Esta reveladora anécdota podría tener su corolario en otro episodio ferroviario que el padre de C. S. Lewis gustaba de contar. A. N. Wilson ha reproducido esta historia verídica en su biografía de C. S. Lewis. La escena sucedió en el Ulster, a principios del pasado siglo. Albert Lewis, el padre de C. S. Lewis

viajaba en uno de esos trenes a la antigua, sin pasillos, en los que los pasajeros se hallan aprisionados en sus compartimentos mientras el tren está en marcha. No estaba solo en su compartimento: enfrente de él había sentado otro viajero, un granjero de aspecto respetable, vestido con un traje de tweed, pero cuya tensa expresión se explicó bien pronto por una imperiosa necesidad natural. Como el tren continuaba resoplando por montes y valles sin ninguna estación a la vista en que fuera posible encontrar unos servicios, el personaje en cuestión se bajó los pantalones, se agachó sobre el suelo del compartimento y defecó. Terminada la operación, y una vez que el viajero, vestido ya de nuevo, se hubo vuelto a sentar enfrente de Albert Lewis, el olor que flotaba en el compartimento se volvió tan espantoso, que Lewis se sintió a punto de vomitar. A falta de poder ahogar ese olor espantoso, Albert Lewis intentó al menos diversificarlo encendiendo su pipa. Pero en ese momento, el extraño sentado enfrente de él, que no había dicho ni una sola palabra en todo el viaje, se inclinó hacia él y con un índice severo indicó un cartelito pegado en la ventanilla, que rezaba: «PROHIBIDO FUMAR». Para C. S. Lewis, esta anécdota que contaba su padre había resumido siempre de un modo ciertamente demencial una profunda verdad respecto a Irlanda del Norte y a lo que significaba vivir en ella.
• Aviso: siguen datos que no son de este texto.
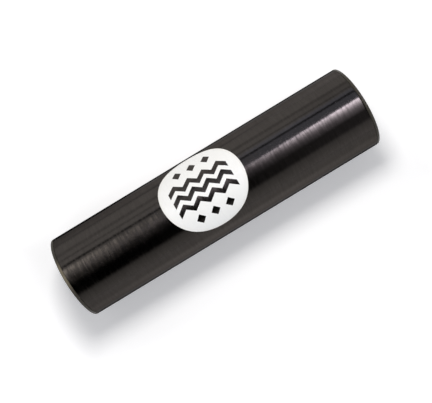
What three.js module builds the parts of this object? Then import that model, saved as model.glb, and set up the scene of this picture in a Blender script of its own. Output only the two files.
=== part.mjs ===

No cabe ninguna duda de que si la brigada antitabaco pudiera conseguir sus fines, no tardaría en transformar el mundo entero en una especie de Ulster tétrico y lunático. Por eso creo que —aunque ahora apenas si fumo ya— cada vez que se me brinda la ocasión, instintivamente opto siempre por la sección de fumadores en los cafés, restaurantes, salas de espera y otros lugares públicos: la compañía es allí más simpática. Desde cierto punto de vista, los fumadores se benefician de una especie de superioridad espiritual sobre los no fumadores: tienen una conciencia más aguda de nuestra común mortalidad. Pero en ese punto deben gratitud al lobby antitabaco. En efecto, los anuncios que la ley ordena imprimir en los paquetes de tabaco y de cigarrillos hacen involuntariamente de eco a un hermosísimo rito antiguo de la iglesia católica: a principios de la Cuaresma, el Miércoles de Ceniza, cuando a cada fiel se le impone en la frente la ceniza bendecida, el cura le dice: «Recuerda que polvo eres y en polvo te convertirás». La mayor parte del tiempo, la vida moderna se esfuerza en embotar u obliterar en nosotros el pensamiento de la muerte. No debe confundirse esta conciencia con un culto morboso a la muerte, que repugna al humanismo cristiano («¡Viva la muerte!» era un obsceno eslogan fascista; cuando uno de los generales de Franco lo soltó al comienzo de la guerra civil española, Unamuno, que estaba al final de su vida, lo denunció en un discurso, inspirado por una pasión sublime). Por el contrario, esta conciencia es una celebración de la vida. Mozart confió en una carta que pensaba cada día en la muerte, y que este pensamiento era la fuente profunda de toda su creación musical. Explica ciertamente la alegría inagotable de su arte.

No quiero decir con ello que la inspiración que se puede sacar de los anuncios fúnebres lanzados por los diversos organismos de la salud y del pensamiento políticamente correcto vaya a transformar a todos los fumadores en unos Mozarts, pero sin duda estas advertencias estridentes paradójicamente vienen a adornar el consumo de tabaco de una nueva seducción, cuando no de un significado metafísico. Cada vez que veo una de esas amenazantes etiquetas en un paquete de cigarrillos, me siento seriamente tentado de volver a fumar de nuevo.